The EYFS progress check at age two
What is the EYFS progress check at age two?
The progress check was introduced as part of the Early Years Foundation Stage in September 2012. It applies only to children in England who attend pre-school settings, such as nurseries or childminders. The aim of the check is to ensure that any child who may need additional support is identified so that when the time comes for them to start school, they will be ready. Settings are required to provide a short summary of your child's progress and discuss it with you.
What does my child have to do?
It is worth knowing that this is not an exam or a test that children have to pass. The staff who work with your child will look at how your child is doing in the three prime areas of the EYFS. These are communication and language, physical development and personal, social and emotional development. The staff will write a short summary based on what they have seen your child do whilst your child is in their setting. They will comment how well your child is talking, how settled your child seems and also what your child can physically do. As part of their role, they will also give you some suggestions of things that you can do with your child at home.
When does the progress check take place?
Nurseries, pre-schools and childminders have to complete a summary between your child's second and third birthday. They will discuss with you the timing of the progress check, but as the aim is to make sure that children gain any additional support needed, there is some logic in their doing the check earlier than later. Each early years setting can draw up their own summary and so you may find that in a local area, the format of the summary looks quite different depending on where your child goes.

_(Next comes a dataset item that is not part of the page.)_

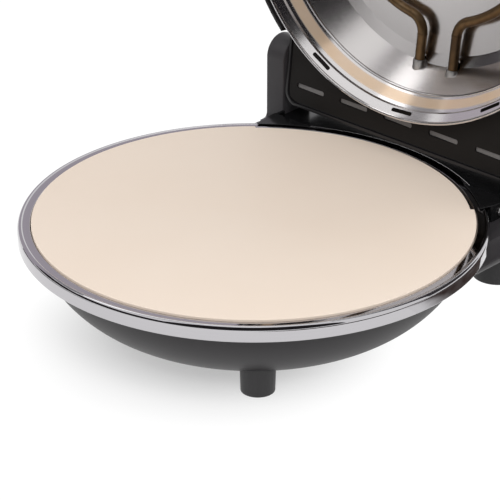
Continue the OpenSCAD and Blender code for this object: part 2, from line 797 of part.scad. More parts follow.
module lid_shell() color(charcoal) opened() difference() {
    union() {
        difference() {
            union() {
                dome_solid(0, lid_edge);
                box_solid(0, box_edge);
            }
            dome_solid(lid_wall, lid_edge - 1);
            box_solid(lid_wall, box_edge - 1);
            translate([-box_x, box_front, 0]) cube([2 * box_x, big, box_edge]);
        }
        difference() {
            rod_z(lid_r - lid_wall + eps, lid_ledge_z, lid_ledge_z + lid_wall);
            rod_z(lid_r - lid_wall - ledge_w, 0, lid_top);
            translate([-box_x, box_front, 0]) cube([2 * box_x, big, box_edge]);
        }
        difference() {
            panel_rib(lid_wall - eps);
            panel_rib(lid_wall + rib_w);
        }
        both_sides() rod_x(boss_r, bush_in_x, box_x - eps, hinge_y, hinge_z);
        at_lid_posts() rod_z(post_r, lid_post_z, lid_top - lid_wall);
    }
    both_sides() rod_x(bush_r, bush_in_x - 1, box_x + 1, hinge_y, hinge_z);
    at_lid_posts() rod_z(screw_r + screw_gap, 0, lid_post_z + 12);
    for (side = [-1, 1]) translate([side * dial_x, dial_y, 0])
        rod_z(shaft_r + 1, box_top - lid_wall - 1, box_top + 1);
    for (side = [-1, 1]) translate([side * lamp_x, dial_y, 0])
        rod_z(lamp_r, box_top - lid_wall - 1, box_top + 1);
    at_handle_ends() translate([0, 0, grip_z]) rotate([0, 90, 0])
        cylinder(r = screw_r + screw_gap, h = lid_r + 5);
}

// The rib's outline inside the box, behind the vent panel.
module panel_rib(inset) {
    translate([0, 0, panel_z + panel_t]) linear_extrude(2)
        plan_section(box_x - inset, rib_front_y, box_back - inset, box_corner_r - inset);
}

module vent_slot(l, w) {
    translate([-l / 2 + w / 2, -w / 2]) square([l - w, w]);
    for (side = [-1, 1]) translate([side * (l - w) / 2, 0]) circle(w / 2, $fn = 24);
}

function vent_x(i) = (i - (vent_count - 1) / 2) * vent_pitch;

module vent_panel() color("#1f1f1f") opened() translate([0, 0, panel_z]) linear_extrude(panel_t)
    difference() {
        plan_section(panel_x, panel_front, panel_back, panel_corner_r);
        circle(panel_inner_r, $fn = 192);
        for (i = [0:vent_count - 1]) translate([vent_x(i), vent_y]) vent_slot(vent_l, vent_w);
    }

// A sheet strip behind the vents: a foot on the panel and a blade that leans over the slots.
module vent_baffle() color(steel) opened() along_x(1 - bush_in_x, bush_in_x - 1)
    translate([vent_y - vent_w, panel_z + panel_t]) polygon([[-4, 0], [0, 0], [vent_w * 1.7, 5],
        [vent_w * 1.7, 5 + 1.4 * baffle_t], [-0.5, baffle_t], [-4, baffle_t]]);

// The collar: a rolled rim, a flange with slots and a cone that ends in a bead.
module reflector_collar() color(bright) opened() translate([0, 0, reflector_z]) difference() {
    rotate_extrude() polygon(concat(
        [[flange_in_r - 0.7, 6], [flange_in_r, 4.2]], arc_points([reflector_r, 0], roll_r, 161, 487),
        [[flange_in_r, 4.2 + sheet_t], [flange_in_r - 0.7, 6 + sheet_t]],
        arc_points([bead_ring_r, bead_z], bead_r, -29, 301)));
    for (i = [0:flange_slots - 1]) rotate(flange_slot_turn - i * 360 / flange_slots)
        translate([0, flange_slot_r, -5]) linear_extrude(20) vent_slot(flange_slot_l, flange_slot_w);
}

// The dish: it stands on the collar's bead and rises to a shallow ceiling.
module upper_reflector() color(bright) opened() translate([0, 0, reflector_z]) difference() {
    rotate_extrude() sheet_section([[bead_ring_r + 0.6, bead_z + bead_r],
        [bead_ring_r - 1, bead_z + bead_r],
        [dish_side_r, dish_side_z], [fold_r, fold_z], [0, reflector_depth]], sheet_t);
    for (x = [leg_left_x, leg_right_x])
        rod_y(ferrule_hole_r, fold_r - 5, bead_ring_r, x, upper_loop_depth);
    at_lid_posts() rod_z(screw_r + screw_gap, 0, big);
}

module reflector_screws() color(steel) opened() at_lid_posts() {
    rod_z(screw_r, lid_post_z - 3, lid_post_z + 10);
    rod_z(screw_head_r, lid_post_z - 3 - screw_head_h, lid_post_z - 3);
}

module upper_element() color(bronze) opened() translate([0, 0, upper_loop_z]) heating_loop();

module upper_element_clips() color(steel) opened() translate([0, 0, upper_loop_z])
    for (a = clip_angles) rotate(a) translate([loop_r, 0, 0]) mirror([0, 0, 1]) loop_clip(upper_clip_h);

module upper_element_glands() color(steel) opened() translate([0, 0, upper_loop_z])
    leg_glands(ferrule_hole_r - 0.1, fold_r + 6, bead_ring_r - 7);

module lid_insulation() color("#d8cfb4") opened()
    rod_z(insulation_r, lid_top - lid_wall - insulation_t, lid_top - lid_wall);

module hinge_bush() color("#b08d57") difference() {
    union() {
        rod_x(bush_r, bush_in_x, box_x, hinge_y, hinge_z);
        rod_x(boss_r - 0.5, box_x, box_x + bush_flange_t, hinge_y, hinge_z);
    }
    rod_x(pin_r + run_gap, bush_in_x - 1, box_x + 2, hinge_y, hinge_z);
}
module hinge_bush_right() hinge_bush();
module hinge_bush_left() mirror([1, 0, 0]) hinge_bush();

module control_fascia() color(gloss_black) opened() translate([0, 0, box_top]) linear_extrude(fascia_t)
    difference() {
        translate([0, dial_y]) vent_slot(2 * fascia_x, fascia_w);
        for (side = [-1, 1]) {
            translate([side * dial_x, dial_y]) circle(shaft_r + 1);
            translate([side * lamp_x, dial_y]) circle(lamp_r);
        }
    }

module control_body(x) opened() translate([x, dial_y, 0]) difference() {
    translate([-control_w / 2, -control_w / 2 + 4, box_top - lid_wall - control_h])
        cube([control_w, control_w - 8, control_h]);
    rod_z(shaft_r + run_gap, box_top - lid_wall - shaft_depth - 0.1, box_top);
}
module thermostat() color("#8d8d88") control_body(-dial_x);
module timer() color(white_plastic) control_body(dial_x);

module control_shaft(x) opened() translate([x, dial_y, 0])
    rod_z(shaft_r, box_top - lid_wall - shaft_depth, knob_floor + dial_h - 4);
module thermostat_shaft() color(steel) control_shaft(-dial_x);
module timer_shaft() color(steel) control_shaft(dial_x);

// A dial with a broad skirt and a finger bar across its top.
module dial(x) opened() translate([x, dial_y, knob_floor]) difference() {
    union() {
        cylinder(r = dial_r, h = 4);
        translate([0, 0, 4 - eps]) cylinder(r1 = dial_r - 2, r2 = dial_r - 4, h = 3);
        intersection() {
            translate([-bar_w / 2, -dial_r, 0]) cube([bar_w, 2 * dial_r, dial_h]);
            cylinder(r = dial_r - 2.5, h = dial_h);
        }
    }
    rod_z(shaft_r, -1, dial_h - 4);
}
module thermostat_dial() color(gloss_black) dial(-dial_x);
module timer_dial() color(gloss_black) dial(dial_x);

module lamp(x) opened() translate([x, dial_y, 0]) {
    rod_z(lamp_r, box_top - lid_wall - 6, box_top + fascia_t + 1);
    translate([0, 0, box_top + fascia_t + 1]) cylinder(r1 = lamp_r, r2 = lamp_r - 1, h = 1);
}
module power_lamp() color("#c2261c") lamp(-lamp_x);
module ready_lamp() color("#3f9a45") lamp(lamp_x);

// Wires from the undersides of the controls to the legs of the upper loop.
module lid_wires() color("#9a3b2a") opened() for (pair = [[-dial_x, leg_left_x], [dial_x, leg_right_x]]) {
    translate([pair[0], wire_y, 0]) rod_z(wire_r, lid_wire_z, box_top - lid_wall - control_h);
    translate([pair[0], wire_y, lid_wire_z]) sphere(wire_joint_r, $fn = 32);
    rod_x(wire_r, min(pair[0], pair[1]), max(pair[0], pair[1]), wire_y, lid_wire_z);
    translate([pair[1], wire_y, lid_wire_z]) sphere(wire_joint_r, $fn = 32);
    translate([pair[1], wire_y, 0]) rod_z(wire_r, upper_loop_z, lid_wire_z);
    translate([pair[1], wire_y, upper_loop_z]) sphere(wire_joint_r, $fn = 32);
    rod_y(wire_r, leg_end_y, wire_y, pair[1], upper_loop_z);
}

// The handle: a bow round the lid's front on two stout ends.
module grip_section(grow) {
    r = grip_t / 2 + grow;
    translate([grip_r - r, grip_z - grip_h / 2 + r]) square([2 * r, grip_h - 2 * r]);
    for (side = [-1, 1]) translate([grip_r, grip_z + side * (grip_h / 2 - r)]) circle(r);
}

module lid_handle() color(gloss_black) opened() difference() {
    union() {
        rotate(-90 - grip_angle) rotate_extrude(angle = 2 * grip_angle) grip_section(0);
        at_handle_ends() translate([lid_r - 20, -8, grip_z - grip_h / 2 + 1])
            cube([grip_r - lid_r + 20, 16, grip_h - 2]);
    }
    dome_solid(0, -big);
    at_handle_ends() translate([0, 0, grip_z]) rotate([0, 90, 0])
        cylinder(r = screw_r, h = lid_r + handle_screw_bite + 2);
}

module handle_screws() color(steel) opened() at_handle_ends() translate([0, 0, grip_z])
    rotate([0, 90, 0]) {
        translate([0, 0, handle_screw_in_r])
            cylinder(r = screw_r, h = lid_r + handle_screw_bite - handle_screw_in_r);
        translate([0, 0, handle_screw_in_r - screw_head_h]) cylinder(r = screw_head_r, h = screw_head_h);
    }

base_bowl();
rear_housing();
hinge_tower_left();
hinge_tower_right();
chrome_ring();
hinge_deck();
deck_screws();
reflector_pan();
pan_screws();
pan_spacers();
heat_shield();
lower_element();
lower_element_clips();
lower_element_glands();
foot_front_left();
foot_front_right();
foot_rear_left();
foot_rear_right();
foot_screws();
wiring_cover();
cover_screws();
cord_gland();
terminal_block();
base_wires();
hinge_pin_left();
hinge_pin_right();
baking_stone();
lid_shell();
vent_panel();
vent_baffle();
reflector_collar();
upper_reflector();
reflector_screws();
upper_element();
upper_element_clips();
upper_element_glands();
lid_insulation();
hinge_bush_left();
hinge_bush_right();
control_fascia();
thermostat();
thermostat_shaft();
thermostat_dial();
timer();
timer_shaft();
timer_dial();
power_lamp();
ready_lamp();
lid_wires();
lid_handle();
handle_screws();
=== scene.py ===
# %% [markdown]
# # A countertop pizza maker, dressed
#
# The rigid frame of this appliance, with its true sizes and its moving bodies, is loaded first and
# is never changed. Each step after that takes one real piece, says what it is and how it is made,
# and either gives the frame's own piece a finish or models a finer one that stands for it.

# %% Load the frame
import json
import math

import bpy
from mathutils import Matrix, Vector


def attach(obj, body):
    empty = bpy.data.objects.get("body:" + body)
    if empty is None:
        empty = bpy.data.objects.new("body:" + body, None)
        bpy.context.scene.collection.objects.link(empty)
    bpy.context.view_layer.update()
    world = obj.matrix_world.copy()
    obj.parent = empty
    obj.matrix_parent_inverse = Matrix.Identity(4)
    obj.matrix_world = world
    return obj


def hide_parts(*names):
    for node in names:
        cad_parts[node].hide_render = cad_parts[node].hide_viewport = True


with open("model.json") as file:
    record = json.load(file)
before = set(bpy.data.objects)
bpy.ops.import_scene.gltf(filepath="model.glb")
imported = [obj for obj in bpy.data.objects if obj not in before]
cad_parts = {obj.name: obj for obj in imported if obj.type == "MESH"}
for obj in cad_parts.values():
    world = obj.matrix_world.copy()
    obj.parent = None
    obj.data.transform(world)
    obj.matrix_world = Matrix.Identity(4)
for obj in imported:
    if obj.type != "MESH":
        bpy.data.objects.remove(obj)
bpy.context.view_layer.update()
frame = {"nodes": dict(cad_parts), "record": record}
MM = 0.001

# %% [markdown]
# ## Shader maths in plain Python
#
# A finish is a small tree of nodes. Writing it node by node is slow to read, so one class wraps a
# socket and overloads the arithmetic operators. An expression such as `1 - mask * 0.4` then adds
# its own Math nodes. Colours go through a Mix node, because a Math node would turn them grey.

# %% A socket that can be added and multiplied
class Value:
    def __init__(self, finish, socket):
        self.finish = finish
        self.socket = socket

    def maths(self, operation, first, second=None):
        inputs = {0: first} if second is None else {0: first, 1: second}
        return self.finish.node("ShaderNodeMath", {"operation": operation}, inputs)

    def __add__(self, other):
        return self.maths("ADD", self, other)

    def __radd__(self, other):
        return self.maths("ADD", other, self)

    def __sub__(self, other):
        return self.maths("SUBTRACT", self, other)

    def __rsub__(self, other):
        return self.maths("SUBTRACT", other, self)

    def __mul__(self, other):
        return self.maths("MULTIPLY", self, other)

    def __rmul__(self, other):
        return self.maths("MULTIPLY", other, self)

    def __pow__(self, other):
        return self.maths("POWER", self, other)

    def absolute(self):
        return self.maths("ABSOLUTE", self)

    def smooth(self, low, high):
        """A soft step from 0 to 1 between two values."""
        settings = {"interpolation_type": "SMOOTHSTEP"}
        return self.finish.node("ShaderNodeMapRange", settings, {"Value": self, 1: low, 2: high})


# %% [markdown]
# ## One class for a finish
#
# A finish holds one Principled shader. `node` adds any other node: its settings come first, then
# the values or links of its sockets. `grain` and `relief` are the two things that nearly every
# real surface has: a fine variation, and a little height that bends the light.

# %% The finish class
def linear(red, green, blue):
    """An 8-bit screen colour as the linear colour that a shader takes."""
    def one(c):
        c /= 255
        return c / 12.92 if c <= 0.04045 else ((c + 0.055) / 1.055) ** 2.4
    return (one(red), one(green), one(blue), 1)


class Finish:
    def __init__(self, name, **fixed):
        self.material = bpy.data.materials.new(name)
        self.material.use_nodes = True
        self.tree = self.material.node_tree
        self.skin = self.tree.nodes["Principled BSDF"]
        for socket, value in fixed.items():
            self.skin.inputs[socket.replace("_", " ")].default_value = value
        self.place = self.node("ShaderNodeTexCoord", {}, {}, "Object")

    def node(self, kind, settings, inputs, output=0):
        made = self.tree.nodes.new(kind)
        for name, value in settings.items():
            if name == "stops":
                ramp = made.color_ramp
                while len(ramp.elements) < len(value):
                    ramp.elements.new(0.5)
                for element, (position, colour) in zip(ramp.elements, value):
                    element.position = position
                    element.color = colour
            else:
                setattr(made, name, value)
        for name, value in inputs.items():
            if isinstance(value, Value):
                self.tree.links.new(value.socket, made.inputs[name])
            else:
                made.inputs[name].default_value = value
        return Value(self, made.outputs[output])

    def grain(self, scale, detail=3, place=None):
        return self.node("ShaderNodeTexNoise", {}, {"Vector": place or self.place, "Scale": scale,
                                                    "Detail": detail})

    def cells(self, scale):
        return self.node("ShaderNodeTexVoronoi", {}, {"Vector": self.place, "Scale": scale})

    def blend(self, low, high, factor):
        return self.node("ShaderNodeMix", {"data_type": "RGBA"},
                         {0: factor, 6: low, 7: high}, 2)

    def relief(self, height, strength, distance):
        return self.node("ShaderNodeBump", {}, {"Height": height, "Strength": strength,
                                                "Distance": distance})

    def paint(self, **links):
        for name, value in links.items():
            self.tree.links.new(value.socket, self.skin.inputs[name.replace("_", " ")])
        return self.material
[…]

Can I opt out of the progress check?
Yes, you could, but the nursery or pre-school will probably ask you to sign something to say that you specifically refused for the check to take place. Having said this, it is important to remember that the aim of the check is just to make sure that any barriers to your child's future education are spotted.

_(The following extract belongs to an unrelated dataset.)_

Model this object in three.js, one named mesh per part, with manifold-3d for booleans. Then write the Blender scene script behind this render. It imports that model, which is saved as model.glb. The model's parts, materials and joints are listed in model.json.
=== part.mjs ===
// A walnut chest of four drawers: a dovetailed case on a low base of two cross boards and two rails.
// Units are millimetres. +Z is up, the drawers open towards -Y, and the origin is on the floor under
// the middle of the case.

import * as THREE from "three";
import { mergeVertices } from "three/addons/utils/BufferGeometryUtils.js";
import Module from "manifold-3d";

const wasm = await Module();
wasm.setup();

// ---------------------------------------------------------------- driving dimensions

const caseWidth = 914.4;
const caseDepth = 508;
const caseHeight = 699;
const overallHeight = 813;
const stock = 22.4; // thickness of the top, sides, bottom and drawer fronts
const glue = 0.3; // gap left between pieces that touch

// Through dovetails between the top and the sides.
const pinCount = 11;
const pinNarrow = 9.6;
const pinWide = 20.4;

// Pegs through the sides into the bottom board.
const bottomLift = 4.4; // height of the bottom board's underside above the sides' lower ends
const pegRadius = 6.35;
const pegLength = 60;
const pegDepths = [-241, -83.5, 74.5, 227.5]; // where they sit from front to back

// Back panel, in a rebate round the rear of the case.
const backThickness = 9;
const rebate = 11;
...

What happens if my child is not developing as expected?
If you and the staff who work with your child feel that your child is not making progress, the staff are required to write up an action plan and discuss this with you. They may for example, decide that they need to plan specific activities or spend more time with your child. In some cases, you might agree that it would be useful to get the advice of another professional such as a speech and language therapist. The good news is that children who are identified early on as needing a little bit of extra help which is often temporary, are more likely to make good progress afterwards
What happens if my child goes to a childminder and also a pre-school?
The progress check is carried out by the setting where your child spends the most time. It will be helpful, if you give permission for them to contact the other setting so that they can get a more accurate picture of your child.
What happens to the information gained from the progress check?
You will be given a copy of the summary and encouraged to show it to the health visitor. Eventually, it is hoped that there will be just a single combined health and education check but at this point in time, you may find that your child will be checked by the health visitor and also by the early years staff. In addition, your child's pre-school, nursery or childminder will also put a copy in your child's record. There are no systems in place for the information gained by the summary to be used by central government or local authorities.